*TASK PROMPT*. Starting with the first line of the data that follows, transcribe every line verbatim until the line containing "SLIT_EASE = 30.0" has been transcribed.

*TASK INPUT*.
------

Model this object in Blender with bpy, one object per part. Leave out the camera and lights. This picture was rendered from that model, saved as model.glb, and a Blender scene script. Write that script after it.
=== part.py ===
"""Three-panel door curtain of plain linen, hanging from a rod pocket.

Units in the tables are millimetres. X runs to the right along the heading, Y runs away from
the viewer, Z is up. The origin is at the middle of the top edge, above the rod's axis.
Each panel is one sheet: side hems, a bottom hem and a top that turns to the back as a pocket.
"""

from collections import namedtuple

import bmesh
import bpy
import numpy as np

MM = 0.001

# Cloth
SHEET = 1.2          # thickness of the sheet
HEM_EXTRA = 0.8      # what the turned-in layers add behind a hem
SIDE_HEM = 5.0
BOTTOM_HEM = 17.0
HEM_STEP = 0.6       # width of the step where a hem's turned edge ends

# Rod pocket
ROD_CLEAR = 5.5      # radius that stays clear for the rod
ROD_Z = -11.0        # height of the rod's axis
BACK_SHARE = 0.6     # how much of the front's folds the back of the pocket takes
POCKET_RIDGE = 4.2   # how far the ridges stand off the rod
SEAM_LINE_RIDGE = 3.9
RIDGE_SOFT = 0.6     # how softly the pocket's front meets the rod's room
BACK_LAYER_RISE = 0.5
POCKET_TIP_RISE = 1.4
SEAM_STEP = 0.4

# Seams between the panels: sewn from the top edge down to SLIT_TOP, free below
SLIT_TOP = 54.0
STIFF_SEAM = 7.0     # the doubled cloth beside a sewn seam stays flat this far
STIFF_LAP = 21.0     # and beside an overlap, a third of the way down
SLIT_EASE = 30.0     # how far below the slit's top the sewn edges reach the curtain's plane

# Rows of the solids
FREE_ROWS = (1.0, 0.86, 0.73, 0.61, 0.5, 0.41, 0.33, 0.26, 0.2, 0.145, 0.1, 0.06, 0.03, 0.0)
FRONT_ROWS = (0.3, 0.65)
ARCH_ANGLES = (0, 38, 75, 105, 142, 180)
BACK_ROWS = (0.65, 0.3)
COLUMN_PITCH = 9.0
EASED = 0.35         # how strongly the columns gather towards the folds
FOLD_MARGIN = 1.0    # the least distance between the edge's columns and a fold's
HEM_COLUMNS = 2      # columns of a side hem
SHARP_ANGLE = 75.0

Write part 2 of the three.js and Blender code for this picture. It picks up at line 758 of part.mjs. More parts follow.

------

*SOLUTION TO THIS PROBLEM*.
Model this object in Blender with bpy, one object per part. Leave out the camera and lights. This picture was rendered from that model, saved as model.glb, and a Blender scene script. Write that script after it.
=== part.py ===
"""Three-panel door curtain of plain linen, hanging from a rod pocket.

Units in the tables are millimetres. X runs to the right along the heading, Y runs away from
the viewer, Z is up. The origin is at the middle of the top edge, above the rod's axis.
Each panel is one sheet: side hems, a bottom hem and a top that turns to the back as a pocket.
"""

from collections import namedtuple

import bmesh
import bpy
import numpy as np

MM = 0.001

# Cloth
SHEET = 1.2          # thickness of the sheet
HEM_EXTRA = 0.8      # what the turned-in layers add behind a hem
SIDE_HEM = 5.0
BOTTOM_HEM = 17.0
HEM_STEP = 0.6       # width of the step where a hem's turned edge ends

# Rod pocket
ROD_CLEAR = 5.5      # radius that stays clear for the rod
ROD_Z = -11.0        # height of the rod's axis
BACK_SHARE = 0.6     # how much of the front's folds the back of the pocket takes
POCKET_RIDGE = 4.2   # how far the ridges stand off the rod
SEAM_LINE_RIDGE = 3.9
RIDGE_SOFT = 0.6     # how softly the pocket's front meets the rod's room
BACK_LAYER_RISE = 0.5
POCKET_TIP_RISE = 1.4
SEAM_STEP = 0.4

# Seams between the panels: sewn from the top edge down to SLIT_TOP, free below
SLIT_TOP = 54.0
STIFF_SEAM = 7.0     # the doubled cloth beside a sewn seam stays flat this far
STIFF_LAP = 21.0     # and beside an overlap, a third of the way down
SLIT_EASE = 30.0     # how far below the slit's top the sewn edges reach the curtain's plane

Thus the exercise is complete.